SOURCE DATA
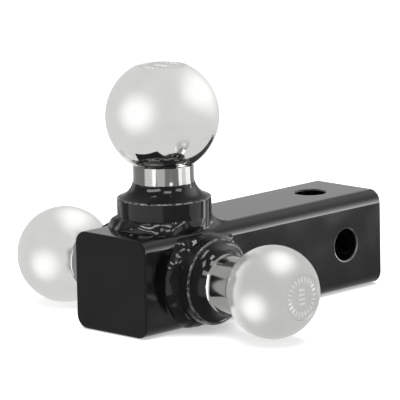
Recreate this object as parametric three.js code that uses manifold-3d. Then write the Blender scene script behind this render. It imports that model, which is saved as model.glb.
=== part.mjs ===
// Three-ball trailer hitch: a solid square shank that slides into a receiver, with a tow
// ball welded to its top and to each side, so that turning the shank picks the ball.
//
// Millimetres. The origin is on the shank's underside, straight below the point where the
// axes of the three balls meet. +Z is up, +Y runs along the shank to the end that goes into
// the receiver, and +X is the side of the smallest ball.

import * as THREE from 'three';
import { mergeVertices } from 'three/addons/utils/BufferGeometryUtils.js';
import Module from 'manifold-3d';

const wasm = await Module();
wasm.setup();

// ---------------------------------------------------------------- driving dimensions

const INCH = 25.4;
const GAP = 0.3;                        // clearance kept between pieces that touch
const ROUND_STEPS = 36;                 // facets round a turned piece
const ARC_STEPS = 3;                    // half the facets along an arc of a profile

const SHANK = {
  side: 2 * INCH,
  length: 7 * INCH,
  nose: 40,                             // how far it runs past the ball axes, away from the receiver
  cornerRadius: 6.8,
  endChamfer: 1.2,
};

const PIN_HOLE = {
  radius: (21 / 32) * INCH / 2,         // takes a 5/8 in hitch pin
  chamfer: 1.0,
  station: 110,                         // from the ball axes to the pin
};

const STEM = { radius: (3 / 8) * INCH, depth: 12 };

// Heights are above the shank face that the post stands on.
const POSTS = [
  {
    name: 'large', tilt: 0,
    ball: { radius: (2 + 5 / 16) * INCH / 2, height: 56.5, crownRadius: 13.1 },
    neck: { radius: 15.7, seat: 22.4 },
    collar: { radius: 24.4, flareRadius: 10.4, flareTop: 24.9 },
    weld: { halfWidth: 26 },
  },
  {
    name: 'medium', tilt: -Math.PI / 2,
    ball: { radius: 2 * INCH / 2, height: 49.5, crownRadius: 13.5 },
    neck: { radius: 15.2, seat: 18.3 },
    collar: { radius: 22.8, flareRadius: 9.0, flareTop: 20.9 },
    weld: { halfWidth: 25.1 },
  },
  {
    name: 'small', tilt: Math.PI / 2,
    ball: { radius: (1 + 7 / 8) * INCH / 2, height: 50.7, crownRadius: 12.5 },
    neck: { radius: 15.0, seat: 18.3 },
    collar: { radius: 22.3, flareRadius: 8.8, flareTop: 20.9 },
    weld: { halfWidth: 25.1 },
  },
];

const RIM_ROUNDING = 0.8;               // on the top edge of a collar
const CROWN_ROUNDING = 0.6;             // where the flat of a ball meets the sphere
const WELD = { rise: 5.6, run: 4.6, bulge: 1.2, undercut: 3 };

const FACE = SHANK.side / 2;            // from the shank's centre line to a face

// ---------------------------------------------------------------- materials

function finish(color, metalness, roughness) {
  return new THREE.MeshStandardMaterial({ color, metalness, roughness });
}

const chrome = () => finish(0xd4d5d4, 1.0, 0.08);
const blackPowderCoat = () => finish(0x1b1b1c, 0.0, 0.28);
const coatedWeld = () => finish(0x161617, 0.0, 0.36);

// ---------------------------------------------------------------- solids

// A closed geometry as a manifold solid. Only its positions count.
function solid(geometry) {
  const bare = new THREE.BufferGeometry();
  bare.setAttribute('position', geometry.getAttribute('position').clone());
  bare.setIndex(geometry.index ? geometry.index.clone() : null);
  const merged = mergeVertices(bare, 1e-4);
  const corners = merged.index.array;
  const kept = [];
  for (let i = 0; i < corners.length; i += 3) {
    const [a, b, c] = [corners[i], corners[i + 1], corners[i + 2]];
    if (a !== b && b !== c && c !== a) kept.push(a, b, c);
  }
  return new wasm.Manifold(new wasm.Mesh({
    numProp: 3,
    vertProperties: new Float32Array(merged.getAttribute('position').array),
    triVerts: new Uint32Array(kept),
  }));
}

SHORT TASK
Reproduce the data shown above exactly.

RESPONSE TO THIS TASK
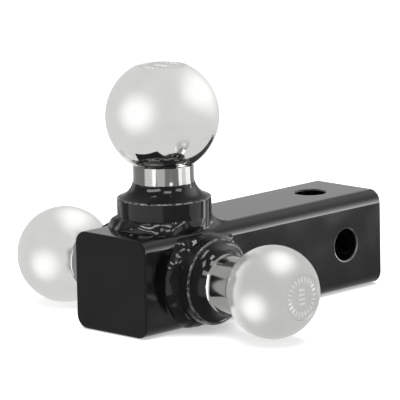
Recreate this object as parametric three.js code that uses manifold-3d. Then write the Blender scene script behind this render. It imports that model, which is saved as model.glb.
=== part.mjs ===
// Three-ball trailer hitch: a solid square shank that slides into a receiver, with a tow
// ball welded to its top and to each side, so that turning the shank picks the ball.
//
// Millimetres. The origin is on the shank's underside, straight below the point where the
// axes of the three balls meet. +Z is up, +Y runs along the shank to the end that goes into
// the receiver, and +X is the side of the smallest ball.

import * as THREE from 'three';
import { mergeVertices } from 'three/addons/utils/BufferGeometryUtils.js';
import Module from 'manifold-3d';

const wasm = await Module();
wasm.setup();

// ---------------------------------------------------------------- driving dimensions

const INCH = 25.4;
const GAP = 0.3;                        // clearance kept between pieces that touch
const ROUND_STEPS = 36;                 // facets round a turned piece
const ARC_STEPS = 3;                    // half the facets along an arc of a profile

const SHANK = {
  side: 2 * INCH,
  length: 7 * INCH,
  nose: 40,                             // how far it runs past the ball axes, away from the receiver
  cornerRadius: 6.8,
  endChamfer: 1.2,
};

const PIN_HOLE = {
  radius: (21 / 32) * INCH / 2,         // takes a 5/8 in hitch pin
  chamfer: 1.0,
  station: 110,                         // from the ball axes to the pin
};

const STEM = { radius: (3 / 8) * INCH, depth: 12 };

// Heights are above the shank face that the post stands on.
const POSTS = [
  {
    name: 'large', tilt: 0,
    ball: { radius: (2 + 5 / 16) * INCH / 2, height: 56.5, crownRadius: 13.1 },
    neck: { radius: 15.7, seat: 22.4 },
    collar: { radius: 24.4, flareRadius: 10.4, flareTop: 24.9 },
    weld: { halfWidth: 26 },
  },
  {
    name: 'medium', tilt: -Math.PI / 2,
    ball: { radius: 2 * INCH / 2, height: 49.5, crownRadius: 13.5 },
    neck: { radius: 15.2, seat: 18.3 },
    collar: { radius: 22.8, flareRadius: 9.0, flareTop: 20.9 },
    weld: { halfWidth: 25.1 },
  },
  {
    name: 'small', tilt: Math.PI / 2,
    ball: { radius: (1 + 7 / 8) * INCH / 2, height: 50.7, crownRadius: 12.5 },
    neck: { radius: 15.0, seat: 18.3 },
    collar: { radius: 22.3, flareRadius: 8.8, flareTop: 20.9 },
    weld: { halfWidth: 25.1 },
  },
];

const RIM_ROUNDING = 0.8;               // on the top edge of a collar
const CROWN_ROUNDING = 0.6;             // where the flat of a ball meets the sphere
const WELD = { rise: 5.6, run: 4.6, bulge: 1.2, undercut: 3 };

const FACE = SHANK.side / 2;            // from the shank's centre line to a face

// ---------------------------------------------------------------- materials

function finish(color, metalness, roughness) {
  return new THREE.MeshStandardMaterial({ color, metalness, roughness });
}

const chrome = () => finish(0xd4d5d4, 1.0, 0.08);
const blackPowderCoat = () => finish(0x1b1b1c, 0.0, 0.28);
const coatedWeld = () => finish(0x161617, 0.0, 0.36);

// ---------------------------------------------------------------- solids

// A closed geometry as a manifold solid. Only its positions count.
function solid(geometry) {
  const bare = new THREE.BufferGeometry();
  bare.setAttribute('position', geometry.getAttribute('position').clone());
  bare.setIndex(geometry.index ? geometry.index.clone() : null);
  const merged = mergeVertices(bare, 1e-4);
  const corners = merged.index.array;
  const kept = [];
  for (let i = 0; i < corners.length; i += 3) {
    const [a, b, c] = [corners[i], corners[i + 1], corners[i + 2]];
    if (a !== b && b !== c && c !== a) kept.push(a, b, c);
  }
  return new wasm.Manifold(new wasm.Mesh({
    numProp: 3,
    vertProperties: new Float32Array(merged.getAttribute('position').array),
    triVerts: new Uint32Array(kept),
  }));
}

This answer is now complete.